Es fällt schwer, ein Land außerhalb der EU zu nennen, mit dem die Türkei in letzter Zeit nicht massive Probleme hatte. Von Washington über Moskau, Teheran, Bagdad, Riad und Kairo gibt es Konflikte und in Damaskus sitzt noch immer der von Erdoğans Freund (»mein Bruder Assad«) zum Erzfeind mutierte syrische Präsident.
Einzig zu Berlin, wo mit Angela Merkel eine Politikerin sitzt, die sagt, dass sie die Türkei nicht als Vollmitglied in der EU will, werden plötzlich Beziehungen etabliert. Von der Angst vor der eigenen Courage getrieben, fuhren erst Außenminister Frank-Walter Steinmeier und dann Merkel selbst in die Türkei, um bei einer Regierung, die ohne Mehrheit im Parlament nur provisorisch im Amt ist, zu bitten, dass die Türkei die Flüchtlinge abwehrt, die Deutschland nicht haben will. Die für den 14. Oktober geplante Veröffentlichung des Fortschrittsberichtes der EU wurde vorsorglich verschoben; er könnte Feststellungen enthalten, die Erdoğan verstimmen.

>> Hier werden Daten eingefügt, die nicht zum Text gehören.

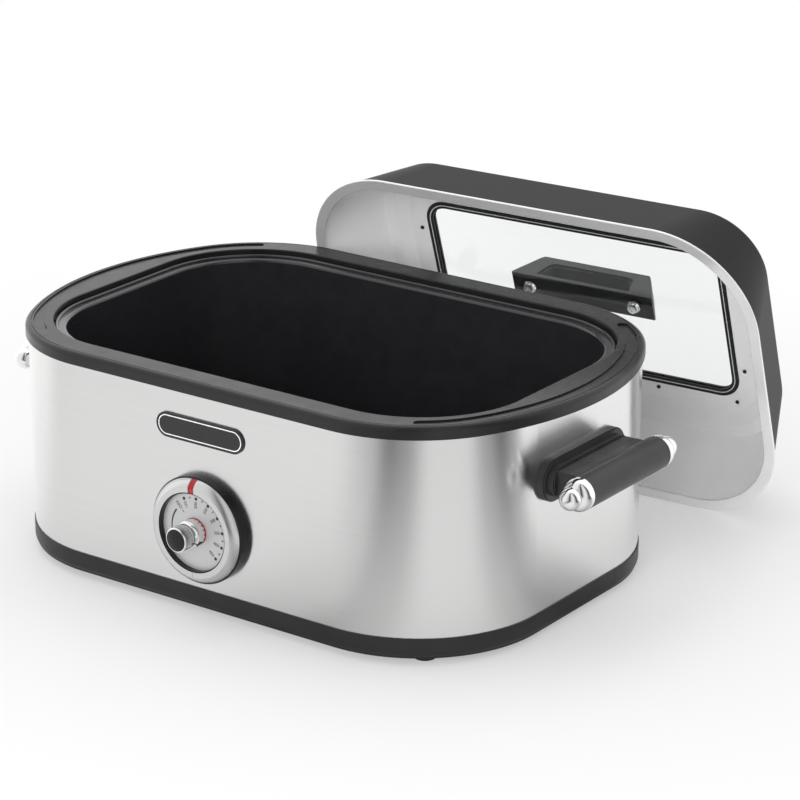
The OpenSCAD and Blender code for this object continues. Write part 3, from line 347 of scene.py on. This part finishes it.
# Sizes of the printed scale. Reaches run from the dial's centre, and turns are in degrees
# from due right, seen from the front.
mark_t = 0.00012
first_turn, turn_step = 113, 26
first_heat, heat_step, heats = 150, 50, 7
dot_reach, dot_r = 0.0284, 0.0014
half_reach, half_r = 0.0286, 0.00075
half_turns = (100, 74, 22, -4, -30)
warm_turn, warm_from, warm_to, warm_w = 48, 0.0268, 0.0298, 0.0007
number_reach, number_size = 0.0259, 0.0041
off_turn, off_reach, off_size = 129, 0.0296, 0.0046
off_from, off_to, off_w = 0.018, 0.0205, 0.0006
arc_r, arc_from, arc_to = 0.025, 142, 188
hollow_r, hollow_shift = 0.0253, 0.0017


def alone(*pieces):
    """Select these pieces and nothing else."""
    bpy.ops.object.select_all(action="DESELECT")
    for piece in pieces:
        piece.select_set(True)
    bpy.context.view_layer.objects.active = pieces[0]


def settled(piece):
    """Put a piece's place into its mesh."""
    alone(piece)
    bpy.ops.object.transform_apply(location=True, rotation=True, scale=True)
    return piece


def eased(piece, width, segments=1):
    """Round off the edges of the piece that's active."""
    edge = piece.modifiers.new("edge", "BEVEL")
    edge.width, edge.segments = width, segments
    bpy.ops.object.modifier_apply(modifier="edge")


def trimmed(place, away):
    """In edit mode, cut off all that lies past a plane, and close the cut."""
    bpy.ops.mesh.select_all(action="SELECT")
    bpy.ops.mesh.bisect(plane_co=place, plane_no=away, use_fill=True, clear_outer=True)


def on_dial(reach, turn):
    """A place on the scale, drawn lying flat."""
    return reach * cos(radians(turn)), reach * sin(radians(turn)), 0


def dot(reach, turn, radius):
    """A printed dot with a softly rounded edge."""
    bpy.ops.object.select_all(action="DESELECT")
    bpy.ops.mesh.primitive_cylinder_add(vertices=28, radius=radius, depth=mark_t,
                                        location=on_dial(reach, turn))
    piece = bpy.context.object
    eased(piece, mark_t / 4)
    return settled(piece)


def dash(near, far, turn, width):
    """A printed stroke along a radius."""
    bpy.ops.object.select_all(action="DESELECT")
    bpy.ops.mesh.primitive_cube_add(size=1, location=on_dial((near + far) / 2, turn),
                                    rotation=(0, 0, radians(turn)))
    piece = bpy.context.object
    piece.scale = (far - near, width, mark_t)
    eased(settled(piece), mark_t / 4)
    return piece


def printed(words, size, reach, turn):
    """Printed letters that run outward along a radius and end at a reach."""
    bpy.ops.object.select_all(action="DESELECT")
    bpy.ops.object.text_add(rotation=(0, 0, radians(turn)), location=on_dial(reach, turn))
    piece = bpy.context.object
    piece.data.body, piece.data.size, piece.data.extrude = words, size, mark_t / 2
    piece.data.align_x, piece.data.align_y = "RIGHT", "CENTER"
    bpy.ops.object.convert(target="MESH")
    return settled(bpy.context.object)


def tapered_arc():
    """The arc towards off: a disc less a wider one set off its centre, cut at both ends."""
    bpy.ops.object.select_all(action="DESELECT")
    bpy.ops.mesh.primitive_cylinder_add(vertices=160, radius=hollow_r, depth=0.002,
                                        location=on_dial(-hollow_shift, arc_from))
    hollow = bpy.context.object
    bpy.ops.object.select_all(action="DESELECT")
    bpy.ops.mesh.primitive_cylinder_add(vertices=160, radius=arc_r, depth=mark_t)
    arc = bpy.context.object
    cut = arc.modifiers.new("cut", "BOOLEAN")
    cut.operation, cut.object, cut.solver = "DIFFERENCE", hollow, "EXACT"
    alone(arc)
    bpy.ops.object.modifier_apply(modifier="cut")
    bpy.ops.object.mode_set(mode="EDIT")
    trimmed((0, 0, 0), (sin(radians(arc_from)), -cos(radians(arc_from)), 0))
    trimmed((0, 0, 0), (-sin(radians(arc_to)), cos(radians(arc_to)), 0))
    bpy.ops.object.mode_set(mode="OBJECT")
    bpy.data.objects.remove(hollow)
    return arc


marks = []
for step in range(heats):
    turn = first_turn - turn_step * step
    marks.append(dot(dot_reach, turn, dot_r))
    marks.append(printed(str(first_heat + heat_step * step), number_size, number_reach, turn))
for turn in half_turns:
    marks.append(dot(half_reach, turn, half_r))
marks.append(dash(warm_from, warm_to, warm_turn, warm_w))
marks.append(printed("OFF", off_size, off_reach, off_turn))
marks.append(dash(off_from, off_to, off_turn, off_w))
marks.append(tapered_arc())
alone(*marks)
bpy.ops.object.join()
dial_marks = bpy.context.object
dial_marks.name = "dial_marks"
dial_marks.rotation_euler = (radians(90), 0, 0)
dial_marks.location = (0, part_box("dial_plate")[0].y - 0.4 * mark_t, dial_centre.z)
settled(dial_marks)
dial_marks.data.materials.append(mark_black)
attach(dial_marks, "base")

lens_red, shader, place = finish("lens_red", (0.4, 0.01, 0.014), rough=0.12)
shader.inputs["Transmission Weight"].default_value = 0.3
tinted(lens_red, shader, cloudy(lens_red, place, 400), (0.22, 0.006, 0.008), (0.58, 0.02, 0.025))
dress("indicator_lens", lens_red)

# ---- Knob ------------------------------------------------------------------------------------
# A chrome-plated knob, fluted at its foot and drawn in at the waist, with a black cap and a
# red ring under it, is pressed on the switch's shaft. Its pointer is painted in black along
# the side, from the barrel to an arrowhead at the foot.

pointer_turn = radians(-38)
line_half = 0.00055                              # half the width of the pointer's line
line_root = 0.004                                # how near the shaft its paint is cut off
line_front, line_back = 0.0013, 0.0062           # short of the knob's front and back
paint_lift = 0.00018                             # proud of the chrome
head_r, head_t, head_edge = 0.0036, 0.0014, 0.0002
head_shape = (0.95, 1.15, 1)
head_reach, head_back = 0.0111, 0.0042

chrome, shader, place = finish("chrome_plate", (0.88, 0.88, 0.89), rough=0.08, metal=1.0)
spread(chrome, cloudy(chrome, place, 120), 0.06, 0.11, shader.inputs["Roughness"])
knob_chrome, shader, place = finish("knob_chrome", (0.88, 0.88, 0.89), rough=0.17, metal=1.0)
spread(knob_chrome, cloudy(knob_chrome, place, 120), 0.15, 0.2, shader.inputs["Roughness"])
dress("knob", knob_chrome)
dress("knob_cap", trim_black)
red_plastic = moulded("red_plastic", (0.3, 0.008, 0.01), (0.38, 0.012, 0.014), rough=0.3)
dress("knob_foot_ring", red_plastic)
dress("knob_shaft", zinc)


def slice_of(node, name, planes):
    """A copy of a piece of the frame, cut down to what lies behind each of some planes."""
    piece = bpy.data.objects.new(name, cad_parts[node].data.copy())
    bpy.context.scene.collection.objects.link(piece)
    alone(piece)
    bpy.ops.object.mode_set(mode="EDIT")
    bpy.ops.mesh.select_all(action="SELECT")
    bpy.ops.mesh.remove_doubles(threshold=0.000002)
    for place, away in planes:
        trimmed(place, away)
    bpy.ops.mesh.select_all(action="SELECT")
    bpy.ops.mesh.normals_make_consistent(inside=False)
    bpy.ops.object.mode_set(mode="OBJECT")
    return piece


knob_low, knob_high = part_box("knob")
along = Vector((cos(pointer_turn), 0, sin(pointer_turn)))
across = Vector((-sin(pointer_turn), 0, cos(pointer_turn)))
pointer = slice_of("knob", "knob_pointer", [
    (dial_centre + line_half * across, across),
    (dial_centre - line_half * across, -across),
    (dial_centre + line_root * along, -along),
    ((0, knob_low.y + line_front, dial_centre.z), (0, -1, 0)),
    ((0, knob_high.y - line_back, dial_centre.z), (0, 1, 0))])
pointer.location = paint_lift * along
settled(pointer)
bpy.ops.object.select_all(action="DESELECT")
bpy.ops.mesh.primitive_cone_add(vertices=3, radius1=head_r, radius2=head_r, depth=head_t)
arrow = bpy.context.object
arrow.scale = head_shape
bpy.ops.object.transform_apply(location=False, rotation=False, scale=True)
eased(arrow, head_edge, segments=2)
head_at = dial_centre + head_reach * along
arrow.matrix_world = Matrix((
    (-across.x, 0, along.x, head_at.x),
    (-across.y, 1, along.y, knob_high.y - head_back),
    (-across.z, 0, along.z, head_at.z),
    (0, 0, 0, 1)))
settled(arrow)
alone(pointer, arrow)
bpy.ops.object.join()
pointer.data.materials.clear()
pointer.data.materials.append(mark_black)
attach(pointer, "knob")

# ---- Badge -----------------------------------------------------------------------------------
# A small charcoal plate with round ends, pinned through the steel above the dial. It's left
# bare but for a light line printed just inside its edge.

line_in, line_w = 0.00205, 0.0009                # from the plate's edge, and its width
line_t, line_sink = 0.00036, 0.0004

badge_charcoal = moulded("badge_charcoal", (0.019, 0.019, 0.02), (0.025, 0.025, 0.026),
                         rough=0.35)
dress("badge", badge_charcoal)


def framed(width, depth):
    """In edit mode, turn a flat face into a frame of a width, and raise it by a depth."""
    bpy.ops.mesh.select_all(action="SELECT")
    bpy.ops.mesh.inset(thickness=width, depth=0)
    bpy.ops.mesh.delete(type="FACE")
    bpy.ops.mesh.select_all(action="SELECT")
    bpy.ops.mesh.extrude_region_move(TRANSFORM_OT_translate={"value": (0, 0, depth)})
    bpy.ops.mesh.select_all(action="SELECT")
    bpy.ops.mesh.normals_make_consistent(inside=False)
    bpy.ops.object.mode_set(mode="OBJECT")


badge_low, badge_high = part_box("badge")
badge_half_w = (badge_high.x - badge_low.x) / 2
badge_half_h = (badge_high.z - badge_low.z) / 2
bpy.ops.object.select_all(action="DESELECT")
bpy.ops.mesh.primitive_circle_add(vertices=64, radius=badge_half_h - line_in, fill_type="NGON")
badge_line = bpy.context.object
badge_line.name = "badge_line"
bpy.ops.object.mode_set(mode="EDIT")
shape = bmesh.from_edit_mesh(badge_line.data)
for side in (-1, 1):
    bpy.ops.mesh.select_all(action="DESELECT")
    for corner in shape.verts:
        corner.select = corner.co.x * side > 0.0001
    bpy.ops.transform.translate(value=(side * (badge_half_w - badge_half_h), 0, 0))
framed(line_w, line_t)
badge_line.rotation_euler = (radians(90), 0, 0)
badge_line.location = (0, badge_low.y + line_sink, (badge_low.z + badge_high.z) / 2)
settled(badge_line)
line_white = moulded("line_white", (0.78, 0.78, 0.78), (0.84, 0.84, 0.84), rough=0.4)
badge_line.data.materials.append(line_white)
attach(badge_line, "base")

# ---- Side handles ----------------------------------------------------------------------------
# Each end has a black moulded grip on a stepped flange, screwed on from inside, with a
# chrome cap and ball at each end of the grip.

handle_black = moulded("handle_black", (0.022, 0.022, 0.023), (0.03, 0.03, 0.031),
                       rough=0.4, gloss=0.4)
for side in ("right", "left"):
    dress("handle_" + side, handle_black)
    for end in ("front", "back"):
        dress("end_cap_%s_%s" % (side, end), chrome)

# ---- Cord gland ------------------------------------------------------------------------------
# The bushing low at the back that the mains cord would pass, moulded in the tray's black
# plastic and pushed through the steel.

dress("cord_gland", band_black)

# ---- Roasting pan ----------------------------------------------------------------------------
# The drop-in pan is pressed steel, dark enamelled inside and out. It hangs loose in the
# mouth by a beaded flange that lies on the well's.

enamel, shader, place = finish("dark_enamel", (0.018, 0.018, 0.02), rough=0.22)
shader.inputs["Coat Weight"].default_value = 0.4
shader.inputs["Coat Roughness"].default_value = 0.06
tinted(enamel, shader, cloudy(enamel, place, 90), (0.015, 0.015, 0.017), (0.019, 0.019, 0.021))
spread(enamel, cloudy(enamel, place, 40), 0.18, 0.26, shader.inputs["Roughness"])
dress("roasting_pan", enamel)

# ---- Lid -------------------------------------------------------------------------------------
# The domed lid is a black enamelled shell over a bright steel liner, held together by a
# rolled rim band. It stands behind the body on its rim, open side to the front.

shell_black, shader, place = finish("shell_black", (0.012, 0.012, 0.013), rough=0.45,
                                    gloss=0.05)
tinted(shell_black, shader, cloudy(shell_black, place, 300),
       (0.009, 0.009, 0.01), (0.014, 0.014, 0.015))
grained(shell_black, shader, cloudy(shell_black, place, 500), depth=0.00004, strength=0.3)
dress("lid_shell", shell_black)
liner_bright = brushed("liner_bright", (0.94, 0.94, 0.94), rough=0.38, scale=(30, 30, 30),
                       metal=0.27)
dress("lid_liner", liner_bright)
band_satin = brushed("band_satin", (0.86, 0.86, 0.86), rough=0.25, scale=(40, 40, 40),
                     metal=0.5)
dress("lid_rim", band_satin)

# ---- Lid window ------------------------------------------------------------------------------
# A pane of clear tempered glass in a black channel gasket, riveted into the lid's flat. A
# thin bright bead runs round the gasket's inner face, proud of the rubber.

lid_yaw, lid_lean = radians(2.9), radians(-71.3)
window_half = (0.146, 0.0725)
window_corner = 0.016
bead_out, bead_w, bead_t = 0.0034, 0.0007, 0.0004
bead_drop = 0.00345                              # from the pane's middle to the bead's foot

pane, shader, place = finish("window_pane", (0.93, 0.95, 0.95), rough=0.02)
shader.inputs["Transmission Weight"].default_value = 1.0
shader.inputs["IOR"].default_value = 1.45
dress("window_glass", pane)
gasket = moulded("gasket_black", (0.007, 0.007, 0.007), (0.011, 0.011, 0.011), rough=0.4)
dress("window_gasket", gasket)
dress("window_rivets", trim_black)

lid_turn = Matrix.Rotation(lid_yaw, 3, "Z") @ Matrix.Rotation(lid_lean, 3, "X")
pane_low, pane_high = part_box("window_glass")
bpy.ops.object.select_all(action="DESELECT")
bpy.ops.mesh.primitive_plane_add(size=2)
bead = bpy.context.object
bead.name = "window_bead"
bead.scale = (window_half[0] + bead_out, window_half[1] + bead_out, 1)
bpy.ops.object.transform_apply(location=False, rotation=False, scale=True)
bpy.ops.object.mode_set(mode="EDIT")
bpy.ops.mesh.select_all(action="SELECT")
bpy.ops.mesh.bevel(affect="VERTICES", offset_type="OFFSET",
                   offset=window_corner + bead_out, segments=12)
framed(bead_w, -bead_t)
bead.matrix_world = Matrix.Translation((pane_low + pane_high) / 2
                                       - bead_drop * lid_turn.col[2]) @ lid_turn.to_4x4()
settled(bead)
bead.data.materials.append(band_satin)
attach(bead, "lid")

# ---- Lid handle ------------------------------------------------------------------------------
# A black moulded bar with a finger opening, drawn onto the glass by two chrome screws from
# inside, each on its own washer.

dress("lid_handle", handle_black)
dress("lid_washers", chrome)
dress("lid_screws", chrome)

Viel ist damit aus türkischer Sicht nicht gewonnen. Der türkische Kolumnist Cengiz Çandar nennt Merkels Visite bei Erdoğan unter Anspielung auf die Höhe der türkischen Geldwünsche eine »Drei-Milliarden-Operette«. Visafreiheit und Fortschritte bei der Vollmitgliedschaft kann jedoch auch Merkel nicht einfach durchsetzen. Erdoğan selbst hat dem russischen Präsidenten Wladimir Putin gegenüber erklärt, er wolle lieber unter die »Shanghai 5« als in die EU. Doch dass sich die Türkei als Anwalt der Turkvölker Zentralasiens versteht, missfällt sowohl Russland als auch China. Was für die Türkei also nun anstehe, spottet Cengiz Çandar, sei eine Anstellung als »Grenzwärter der EU« mit einem Salär von drei Milliarden Euro. Er bezweifelt jedoch die Fähigkeiten der Türkei dazu. Nur sei Merkel so in Panik, dass sie keine Zeit habe, über die Eignung des Kandidaten nachzudenken. Von einer »Belebung« der Beziehungen zu Europa könne nicht die Rede sein, sondern eher von »Beziehungslosigkeit«. Die Vermittlerrolle der Türkei ist gescheitert.